§ **Data shown**:
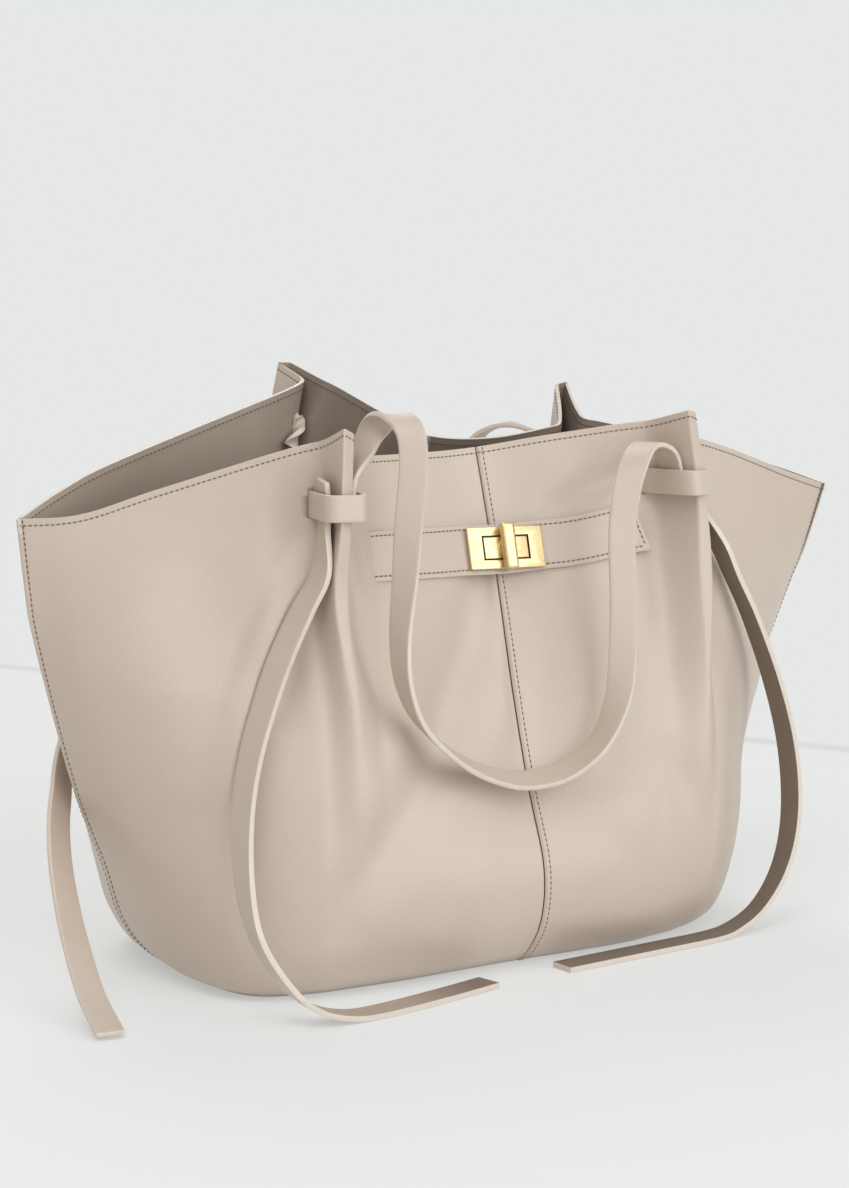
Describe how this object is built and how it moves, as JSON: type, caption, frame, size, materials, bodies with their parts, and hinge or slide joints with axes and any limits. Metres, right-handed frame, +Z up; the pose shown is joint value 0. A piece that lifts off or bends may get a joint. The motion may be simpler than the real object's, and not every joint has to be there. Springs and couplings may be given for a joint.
{
  "type": "shopper bag",
  "caption": "Soft leather shopper bag with flared sides, a belt with a metal turn lock, pleats bound by wraps, drop handles and long hanging strap tails.",
  "frame": {"origin": "on the floor under the bag, where the plane of the middle seams (x = 0) meets the plane of the side seams (y = 0)", "axes": "+Z up, -Y out of the front wall with the lock, +X to the right as seen from the front"},
  "size_m": [0.5172, 0.2827, 0.3235],
  "materials": {
    "leather": "smooth satin",
    "strap_leather": "smooth satin with painted edges",
    "brass": "polished",
    "board": "matte"
  },
  "bodies": {
    "bag": {"front_left_panel": "leather", "front_right_panel": "leather", "back_left_panel": "leather", "back_right_panel": "leather", "base_panel": "leather", "base_board": "board", "belt_strip": "leather", "lock_frame": "brass", "lock_hub": "brass", "lock_washer": "brass", "front_left_wrap": "strap_leather", "front_right_wrap": "strap_leather", "back_left_wrap": "strap_leather", "back_right_wrap": "strap_leather", "front_left_handle_end": "strap_leather", "front_right_handle_end": "strap_leather", "back_left_handle_end": "strap_leather", "back_right_handle_end": "strap_leather"},
    "lock_turn": {"lock_turn": "brass"},
    "front_handle": {"front_handle": "strap_leather"},
    "back_handle": {"back_handle": "strap_leather"},
    "front_left_tail": {"front_left_tail": "strap_leather"},
    "front_right_tail": {"front_right_tail": "strap_leather"},
    "back_left_tail": {"back_left_tail": "strap_leather"},
    "back_right_tail": {"back_right_tail": "strap_leather"}
  },
  "joints": [
    {"name": "lock_twist", "type": "hinge", "parent": "bag", "child": "lock_turn", "pos_m": [0.00263, -0.05475, 0.22612], "axis": [-0.0671, -0.9482, 0.3107], "range_deg": [0, 90]},
    {"name": "front_handle_swing", "type": "hinge", "parent": "bag", "child": "front_handle", "pos_m": [-0.0032, -0.08344, 0.29501], "axis": [-0.9937, -0.0155, 0.1106], "range_deg": [0, 175]},
    {"name": "back_handle_swing", "type": "hinge", "parent": "bag", "child": "back_handle", "pos_m": [0.0184, 0.08439, 0.29422], "axis": [0.9907, -0.0349, -0.1316], "range_deg": [0, 175]},
    {"name": "front_left_tail_swing", "type": "hinge", "parent": "bag", "child": "front_left_tail", "pos_m": [-0.1169, -0.07287, 0.248], "axis": [-0.9835, 0.1589, 0.0863], "range_deg": [0, 35]},
    {"name": "front_right_tail_swing", "type": "hinge", "parent": "bag", "child": "front_right_tail", "pos_m": [0.1132, -0.06541, 0.253], "axis": [-0.9079, -0.419, 0.0104], "range_deg": [0, 35]},
    {"name": "back_left_tail_swing", "type": "hinge", "parent": "bag", "child": "back_left_tail", "pos_m": [-0.08651, 0.08193, 0.2597], "axis": [0.6712, 0.7413, 0], "range_deg": [0, 60]},
    {"name": "back_right_tail_swing", "type": "hinge", "parent": "bag", "child": "back_right_tail", "pos_m": [0.11611, 0.06758, 0.2516], "axis": [0.9792, -0.1998, -0.0364], "range_deg": [0, 35]}
  ]
}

§ **Task instructions**:
Make an exact copy of all the data.

§ **Task output**:
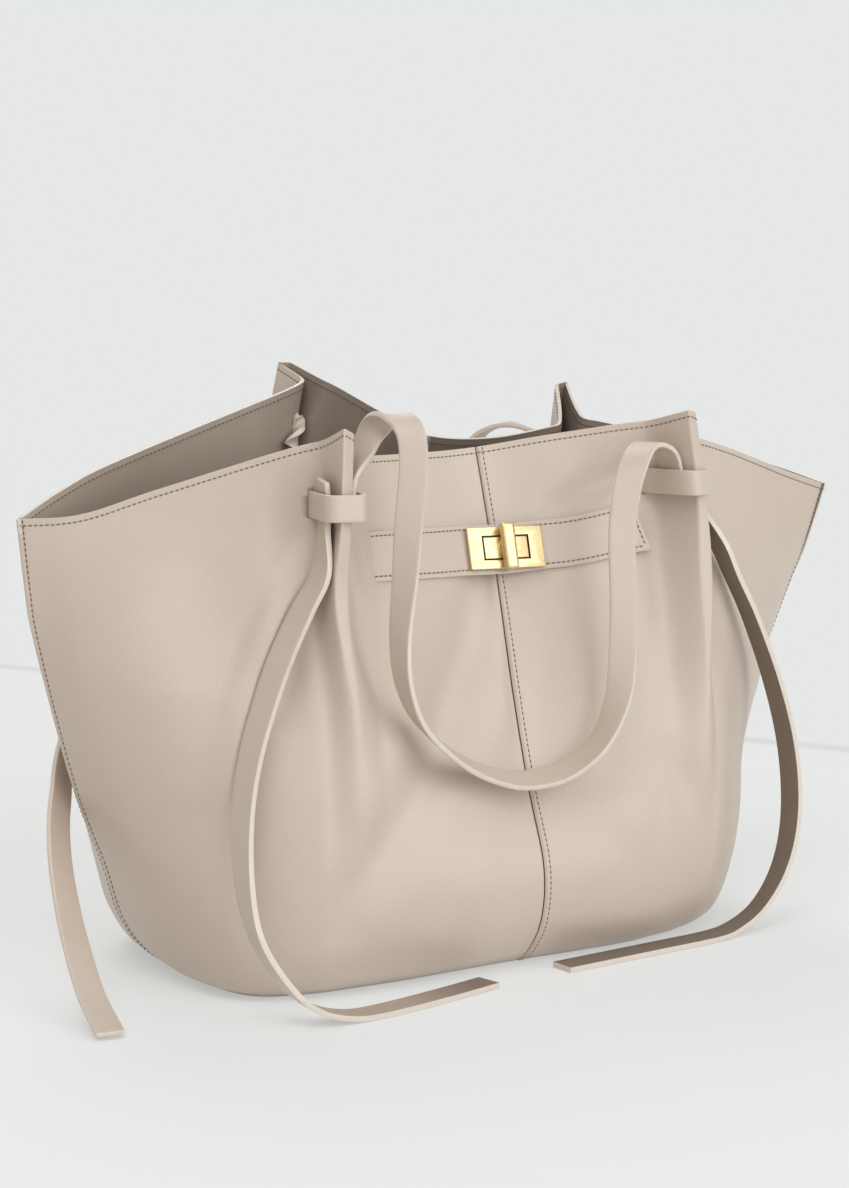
Describe how this object is built and how it moves, as JSON: type, caption, frame, size, materials, bodies with their parts, and hinge or slide joints with axes and any limits. Metres, right-handed frame, +Z up; the pose shown is joint value 0. A piece that lifts off or bends may get a joint. The motion may be simpler than the real object's, and not every joint has to be there. Springs and couplings may be given for a joint.
{
  "type": "shopper bag",
  "caption": "Soft leather shopper bag with flared sides, a belt with a metal turn lock, pleats bound by wraps, drop handles and long hanging strap tails.",
  "frame": {"origin": "on the floor under the bag, where the plane of the middle seams (x = 0) meets the plane of the side seams (y = 0)", "axes": "+Z up, -Y out of the front wall with the lock, +X to the right as seen from the front"},
  "size_m": [0.5172, 0.2827, 0.3235],
  "materials": {
    "leather": "smooth satin",
    "strap_leather": "smooth satin with painted edges",
    "brass": "polished",
    "board": "matte"
  },
  "bodies": {
    "bag": {"front_left_panel": "leather", "front_right_panel": "leather", "back_left_panel": "leather", "back_right_panel": "leather", "base_panel": "leather", "base_board": "board", "belt_strip": "leather", "lock_frame": "brass", "lock_hub": "brass", "lock_washer": "brass", "front_left_wrap": "strap_leather", "front_right_wrap": "strap_leather", "back_left_wrap": "strap_leather", "back_right_wrap": "strap_leather", "front_left_handle_end": "strap_leather", "front_right_handle_end": "strap_leather", "back_left_handle_end": "strap_leather", "back_right_handle_end": "strap_leather"},
    "lock_turn": {"lock_turn": "brass"},
    "front_handle": {"front_handle": "strap_leather"},
    "back_handle": {"back_handle": "strap_leather"},
    "front_left_tail": {"front_left_tail": "strap_leather"},
    "front_right_tail": {"front_right_tail": "strap_leather"},
    "back_left_tail": {"back_left_tail": "strap_leather"},
    "back_right_tail": {"back_right_tail": "strap_leather"}
  },
  "joints": [
    {"name": "lock_twist", "type": "hinge", "parent": "bag", "child": "lock_turn", "pos_m": [0.00263, -0.05475, 0.22612], "axis": [-0.0671, -0.9482, 0.3107], "range_deg": [0, 90]},
    {"name": "front_handle_swing", "type": "hinge", "parent": "bag", "child": "front_handle", "pos_m": [-0.0032, -0.08344, 0.29501], "axis": [-0.9937, -0.0155, 0.1106], "range_deg": [0, 175]},
    {"name": "back_handle_swing", "type": "hinge", "parent": "bag", "child": "back_handle", "pos_m": [0.0184, 0.08439, 0.29422], "axis": [0.9907, -0.0349, -0.1316], "range_deg": [0, 175]},
    {"name": "front_left_tail_swing", "type": "hinge", "parent": "bag", "child": "front_left_tail", "pos_m": [-0.1169, -0.07287, 0.248], "axis": [-0.9835, 0.1589, 0.0863], "range_deg": [0, 35]},
    {"name": "front_right_tail_swing", "type": "hinge", "parent": "bag", "child": "front_right_tail", "pos_m": [0.1132, -0.06541, 0.253], "axis": [-0.9079, -0.419, 0.0104], "range_deg": [0, 35]},
    {"name": "back_left_tail_swing", "type": "hinge", "parent": "bag", "child": "back_left_tail", "pos_m": [-0.08651, 0.08193, 0.2597], "axis": [0.6712, 0.7413, 0], "range_deg": [0, 60]},
    {"name": "back_right_tail_swing", "type": "hinge", "parent": "bag", "child": "back_right_tail", "pos_m": [0.11611, 0.06758, 0.2516], "axis": [0.9792, -0.1998, -0.0364], "range_deg": [0, 35]}
  ]
}